* Required task:
Write out exactly the lines that run from the line containing "Recreate this object" through the line containing "const TURN_IN = 14;"; both end lines belong to the answer.
"""
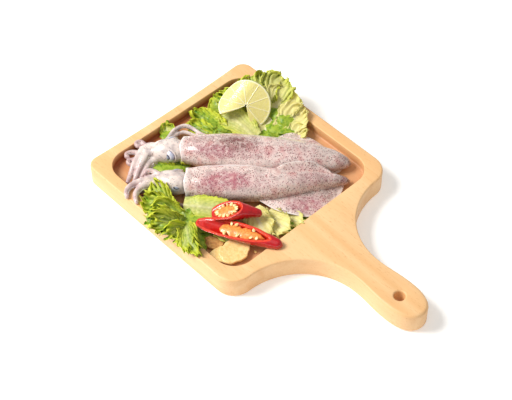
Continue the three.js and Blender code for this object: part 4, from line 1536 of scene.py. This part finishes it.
SKYWARD = (0.25, -0.25, 0.95)
CAMERAWARD = (0.45, -0.45, 0.77)
FOLDWARD = (0.3, -0.35, 0.9)  # out from the crease of the folded leaf
UNDERFOLD = (0.3, -0.3, 0.9)  # and from the layers beneath it
HEAPS = (
    LeafHeap(
        "lettuce_back",
        (
            Leaf(((-18, 50, 14), (-24, 66, 20), (-30, 82, 27), (-36, 97, 31)), (6, 15, 22, 21), SKYWARD,
                 2.6, 0.05, 0.2, 1.0, 1.0),
            Leaf(((-10, 56, 14), (-8, 70, 19), (-8, 82, 25), (-6, 93, 27)), (6, 12, 16, 14), SKYWARD,
                 2.4, 0.0, 0.25, 2.0, 1.0),
            Leaf(((-4, 60, 14), (2, 66, 17), (6, 74, 20), (8, 80, 21)), (5, 9, 11, 8), SKYWARD,
                 2.4, 0.05, 0.25, 2.6, 0.8),
            Leaf(((-38, 66, 24), (-48, 78, 29), (-57, 88, 32), (-64, 95, 33)), (8, 13, 15, 14), CAMERAWARD,
                 3.6, 0.3, 0.2, 3.0, 0.4),
            Leaf(((-34, 70, 24), (-38, 84, 30), (-44, 94, 34), (-46, 102, 35)), (8, 14, 17, 15), CAMERAWARD,
                 3.4, 0.2, 0.25, 4.0, 0.5),
            Leaf(((-50, 60, 22), (-60, 66, 26), (-66, 74, 29), (-70, 82, 30)), (7, 9, 10, 9), CAMERAWARD,
                 3.6, 0.4, 0.25, 5.0, 0.4),
            Leaf(((-50, 48, 15), (-62, 50, 21), (-72, 52, 25), (-79, 54, 27)), (8, 10, 11, 10), CAMERAWARD,
                 3.8, 0.7, 0.2, 6.0, 0.5),
            Leaf(((-50, 42, 14), (-62, 42, 19), (-72, 40, 23), (-80, 40, 25)), (8, 11, 12, 10), CAMERAWARD,
                 3.6, 0.8, 0.2, 7.0, 0.5),
            Leaf(((-20, 40, 15), (-34, 40, 19), (-48, 38, 21), (-62, 31, 20)), (8, 12, 13, 10), SKYWARD,
                 1.6, 0.25, 0.15, 8.0, 0.4),
            Leaf(((-44, 22, 13), (-56, 22, 16), (-68, 20, 18), (-82, 17, 21)), (7, 11, 11, 8), SKYWARD,
                 3.8, 0.95, 0.2, 9.0, 0.3),
            Leaf(((-50, 14, 13), (-60, 11, 15), (-68, 9, 16), (-76, 7, 17)), (7, 9, 9, 7), SKYWARD,
                 3.4, 1.0, 0.2, 10.0, 0.3),
        ),
    ),
    LeafHeap(
        "lettuce_corner",
        (
            Leaf(((-74, -16, 13), (-79, -15, 15), (-84, -14, 17), (-88, -13, 19)), (5, 7, 8, 6), CAMERAWARD,
                 2.6, 0.4, 0.2, 11.0, 0.2),
        ),
    ),
    LeafHeap(
        "lettuce_between",
        (
            Leaf(((-34, -32, 13), (-44, -38, 16), (-54, -45, 18), (-63, -50, 19)), (7, 10, 10, 7), CAMERAWARD,
                 3.2, 0.75, 0.2, 12.0, 0.3),
            Leaf(((-40, -42, 13), (-50, -48, 15), (-58, -52, 17), (-64, -55, 18)), (6, 8, 8, 6), CAMERAWARD,
                 3.0, 0.9, 0.2, 13.0, 0.2),
        ),
    ),
    LeafHeap(
        "lettuce_front",
        (
            Leaf(((4, -80, 17), (-10, -79, 23), (-23, -77, 27), (-33, -73, 27)), (6, 9, 10, 8), CAMERAWARD,
                 5.4, 0.6, 0.3, 14.0, 0.1),
            Leaf(((4, -78, 15), (-8, -84, 22), (-18, -88, 26), (-27, -88, 27)), (7, 11, 12, 10), CAMERAWARD,
                 5.4, 0.7, 0.25, 15.0, 0.1),
            Leaf(((14, -80, 16), (8, -92, 23), (2, -99, 26), (-3, -104, 26)), (7, 11, 12, 11), CAMERAWARD,
                 5.4, 0.6, 0.25, 16.0, 0.1),
            Leaf(((20, -82, 16), (20, -91, 22), (20, -98, 25), (19, -103, 25)), (6, 9, 10, 9), CAMERAWARD,
                 5.0, 0.5, 0.25, 17.0, 0.1),
            Leaf(((2, -76, 18), (-4, -82, 24), (-8, -88, 28), (-11, -94, 28)), (6, 9, 10, 8), CAMERAWARD,
                 5.6, 0.7, 0.3, 18.0, 0.1),
            Leaf(((8, -76, 18), (0, -79, 22), (-6, -81, 25), (-13, -82, 27)), (5, 7, 8, 6), CAMERAWARD,
                 5.0, 0.8, 0.3, 19.0, 0.1),
            Leaf(((12, -84, 20), (6, -88, 25), (0, -92, 28), (-6, -97, 29)), (5, 7, 8, 7), CAMERAWARD,
                 5.4, 0.55, 0.3, 29.0, 0.1),
        ),
    ),
    LeafHeap(
        "lettuce_fold",
        (
            Leaf(((2, -69, 24), (14, -61, 25.5), (28, -51, 26), (44, -40, 24)), (8, 11, 11, 9), FOLDWARD,
                 0.9, 0.35, -0.1, 20.0, 0.5),
            Leaf(((6, -74, 22), (16, -76, 18), (30, -72, 15), (48, -64, 14.5)), (7, 9, 9, 7), UNDERFOLD,
                 1.2, 1.0, 0.1, 21.0, 0.3),
            Leaf(((34, -60, 22), (44, -62, 20), (52, -60, 19), (58, -56, 18)), (6, 8, 8, 5), UNDERFOLD,
                 0.8, 0.2, 0.1, 22.0, 0.4),
            Leaf(((16, -80, 18), (26, -86, 24), (38, -94, 27), (54, -98, 25)), (5, 8, 8, 6), CAMERAWARD,
                 3.6, 0.6, 0.3, 23.0, 0.3),
            Leaf(((22, -82, 16), (30, -90, 22), (38, -99, 27), (44, -104, 26)), (5, 7, 8, 6), CAMERAWARD,
                 3.6, 0.55, 0.3, 24.0, 0.3),
        ),
    ),
    LeafHeap(
        "lettuce_right",
        (
            Leaf(((46, -26, 22), (56, -30, 21), (66, -33, 20), (76, -34, 19)), (8, 12, 13, 11), SKYWARD,
                 2.8, 0.03, 0.15, 25.0, 1.0),
            Leaf(((56, -18, 18), (66, -19, 18), (76, -20, 19), (86, -18, 21)), (8, 11, 12, 10), SKYWARD,
                 2.8, 0.02, 0.15, 26.0, 1.0),
            Leaf(((62, -8, 14), (72, -7, 16), (80, -5, 17.5), (88, -3, 19)), (6, 8, 9, 7), SKYWARD,
                 2.2, 0.05, 0.1, 27.0, 0.7),
            Leaf(((66, 2, 13), (74, 4, 13.5), (80, 6, 14), (86, 8, 14.5)), (4, 5, 5, 4), SKYWARD,
                 1.4, 0.05, 0.1, 28.0, 0.6),
        ),
    ),
)


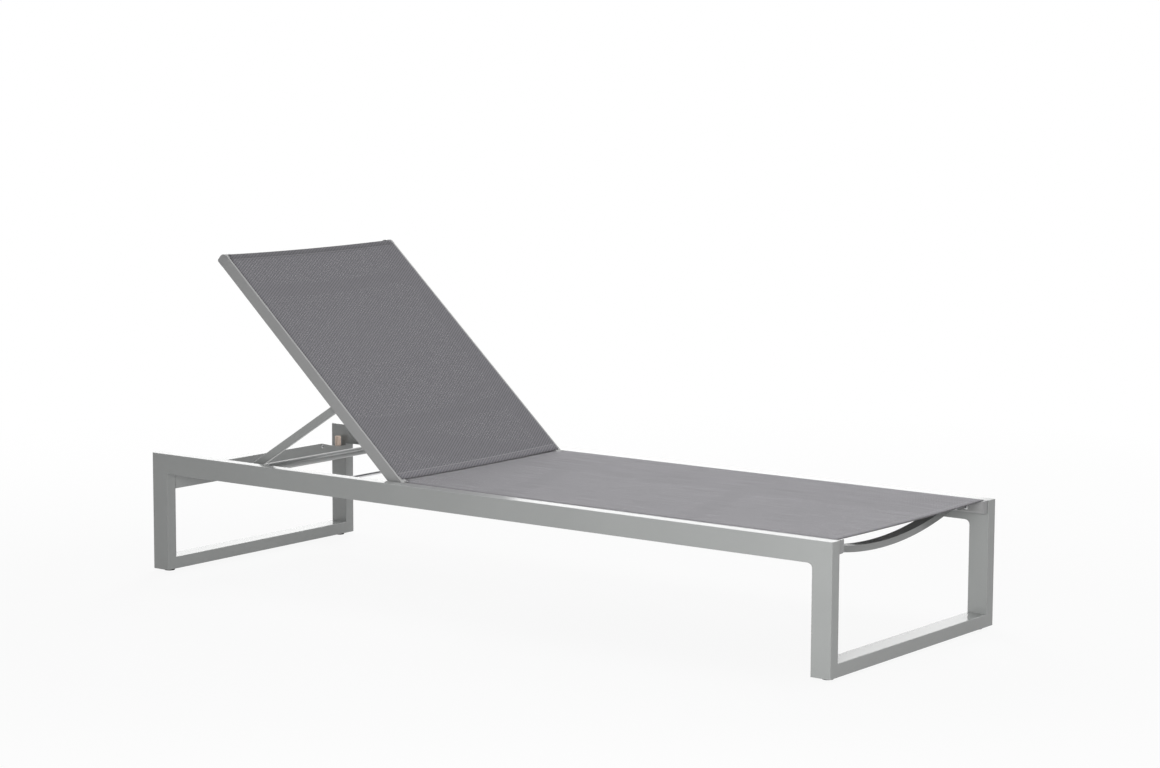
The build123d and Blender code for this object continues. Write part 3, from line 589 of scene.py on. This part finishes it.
# nearly white round the object, where it keeps a soft shadow, and fully white further off
def makeFloor():
    bm = bmesh.new()
    bmesh.ops.create_grid(bm, x_segments=1, y_segments=1, size=stageValues["floorSize"] / 2)
    mesh = bpy.data.meshes.new("floor")
    bm.to_mesh(mesh)
    bm.free()
    floor = bpy.data.objects.new("floor", mesh)
    bpy.context.scene.collection.objects.link(floor)
    mat = bpy.data.materials.new("floorWhite")
    mat.use_nodes = True
    mat.node_tree.nodes.clear()
    out = addNode(mat, "ShaderNodeOutputMaterial")
    matte = addNode(mat, "ShaderNodeBsdfDiffuse")
    matte.inputs["Color"].default_value = (*[stageValues["floorColour"]] * 3, 1.0)
    glow = addNode(mat, "ShaderNodeEmission")
    mix = addNode(mat, "ShaderNodeMixShader")
    away = addNode(mat, "ShaderNodeVectorMath", operation="LENGTH")
    link(mat, addNode(mat, "ShaderNodeTexCoord").outputs["Object"], away.inputs[0])
    fade = addNode(mat, "ShaderNodeMapRange")
    fade.inputs["From Min"].default_value = stageValues["fadeFrom"]
    fade.inputs["From Max"].default_value = stageValues["fadeTo"]
    fade.inputs["To Min"].default_value = stageValues["nearWhite"]
    link(mat, away.outputs["Value"], fade.inputs["Value"])
    link(mat, mathNode(mat, "MULTIPLY", seenRay(mat), fade.outputs["Result"]), mix.inputs["Fac"])
    link(mat, matte.outputs["BSDF"], mix.inputs[1])
    link(mat, glow.outputs["Emission"], mix.inputs[2])
    link(mat, mix.outputs["Shader"], out.inputs["Surface"])
    mesh.materials.append(mat)


def makeWorld():
    world = bpy.data.worlds.new("studio")
    bpy.context.scene.world = world
    world.use_nodes = True
    background = world.node_tree.nodes["Background"]
    background.inputs["Color"].default_value = (1.0, 1.0, 1.0, 1.0)
    level = addNode(world, "ShaderNodeMapRange")
    level.inputs["To Min"].default_value = stageValues["worldDiffuse"]
    level.inputs["To Max"].default_value = 1.0
    link(world, seenRay(world), level.inputs["Value"])
    link(world, level.outputs["Result"], background.inputs["Strength"])


def makeLamps():
    for name, values in lamps.items():
        data = bpy.data.lights.new(name, "AREA")
        data.shape = "RECTANGLE"
        data.size, data.size_y = values["size"]
        data.energy = values["power"]
        lamp = bpy.data.objects.new(name, data)
        lamp.location = values["place"]
        aim = Vector(values["aim"]) - Vector(values["place"])
        lamp.rotation_euler = aim.to_track_quat("-Z", "Y").to_euler()
        lamp.visible_camera = False
        lamp.visible_glossy = values["glossy"]
        bpy.context.scene.collection.objects.link(lamp)


def makeCamera():
    data = bpy.data.cameras.new("camera")
    data.sensor_width = camera["sensor"]
    data.lens = camera["lens"]
    data.clip_end = camera["reach"]
    cam = bpy.data.objects.new("camera", data)
    turn = Matrix.Rotation(camera["yaw"], 4, "Z") @ Matrix.Rotation(math.pi / 2 - camera["pitch"], 4, "X")
    turn = turn @ Matrix.Rotation(camera["roll"], 4, "Z")
    cam.matrix_world = Matrix.Translation(camera["place"]) @ turn
    bpy.context.scene.collection.objects.link(cam)
    bpy.context.scene.camera = cam


makeFloor()
makeWorld()
makeLamps()
makeCamera()
bpy.context.scene.view_settings.view_transform = "Standard"
print("stage, lamps and camera made")
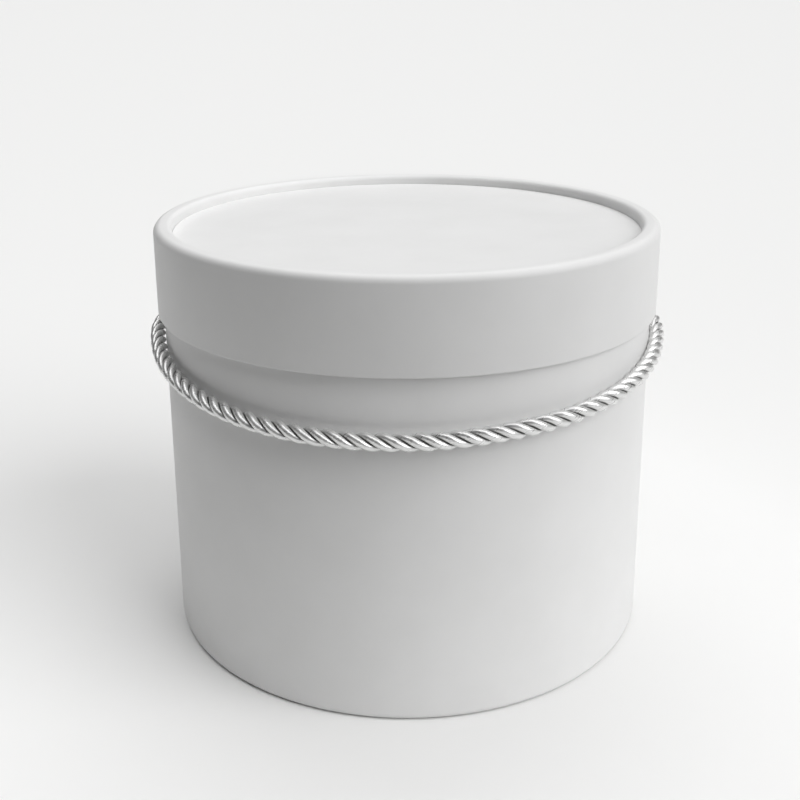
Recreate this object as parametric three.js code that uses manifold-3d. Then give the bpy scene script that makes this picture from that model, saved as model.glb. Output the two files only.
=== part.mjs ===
// A round hat box: a board drum covered in paper, a lift-off lid with a rolled rim and a sunk panel,
// and a twisted cord handle that is knotted inside two holes just under the lid.
// Millimetres, +Z up. The origin is the centre of the foot. The handle hangs in front, towards -Y,
// and "left" and "right" are a viewer's, standing in front.
import * as THREE from 'three';
import { mergeVertices } from 'three/addons/utils/BufferGeometryUtils.js';
import Module from 'manifold-3d';

const wasm = await Module();
wasm.setup();

// Driving dimensions
const BODY_RADIUS = 100;
const LID_RADIUS = 102.45;
const BOX_HEIGHT = 169.5;
const LID_EDGE_Z = 134.25;
const PANEL_TOP_Z = 165.3;
const BOARD = 2;
const PAPER = 0.25;
const GLUE_GAP = 0.05;
const LID_CLEARANCE = 0.2;
const LID_REST_GAP = 0.1;
const TURN_IN = 14;

// The lid's rolled rim, and the body's rolled foot
const RIM_OUTER_ROUND = 3;
const RIM_INNER_ROUND = 2.2;
const RIM_INNER_RADIUS = 95.15;
const FOOT_OUTER_ROUND = 3;
const FOOT_INNER_ROUND = 1.2;
const FOOT_INNER_RADIUS = 94;
const FOOT_DEPTH = 4.1;
const FOOT_WRAP_ANGLE = Math.PI / 3;

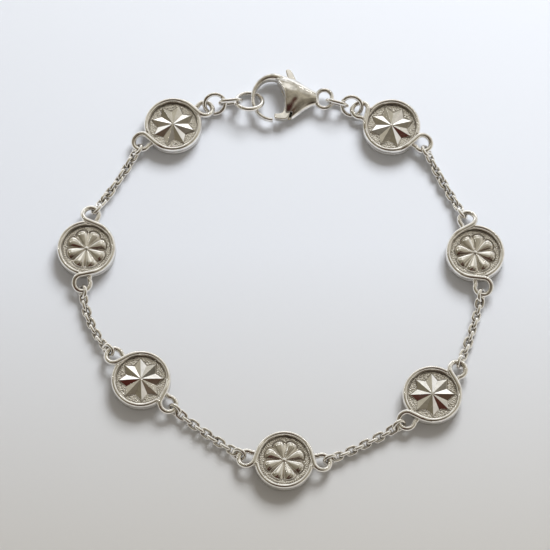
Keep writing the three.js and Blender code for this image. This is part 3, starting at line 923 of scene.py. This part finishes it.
"""
* Response to the exercise:
Recreate this object as parametric three.js code that uses manifold-3d. Then give the bpy scene script that makes this picture from that model, saved as model.glb. Output the two files only.
=== part.mjs ===
// A round hat box: a board drum covered in paper, a lift-off lid with a rolled rim and a sunk panel,
// and a twisted cord handle that is knotted inside two holes just under the lid.
// Millimetres, +Z up. The origin is the centre of the foot. The handle hangs in front, towards -Y,
// and "left" and "right" are a viewer's, standing in front.
import * as THREE from 'three';
import { mergeVertices } from 'three/addons/utils/BufferGeometryUtils.js';
import Module from 'manifold-3d';

const wasm = await Module();
wasm.setup();

// Driving dimensions
const BODY_RADIUS = 100;
const LID_RADIUS = 102.45;
const BOX_HEIGHT = 169.5;
const LID_EDGE_Z = 134.25;
const PANEL_TOP_Z = 165.3;
const BOARD = 2;
const PAPER = 0.25;
const GLUE_GAP = 0.05;
const LID_CLEARANCE = 0.2;
const LID_REST_GAP = 0.1;
const TURN_IN = 14;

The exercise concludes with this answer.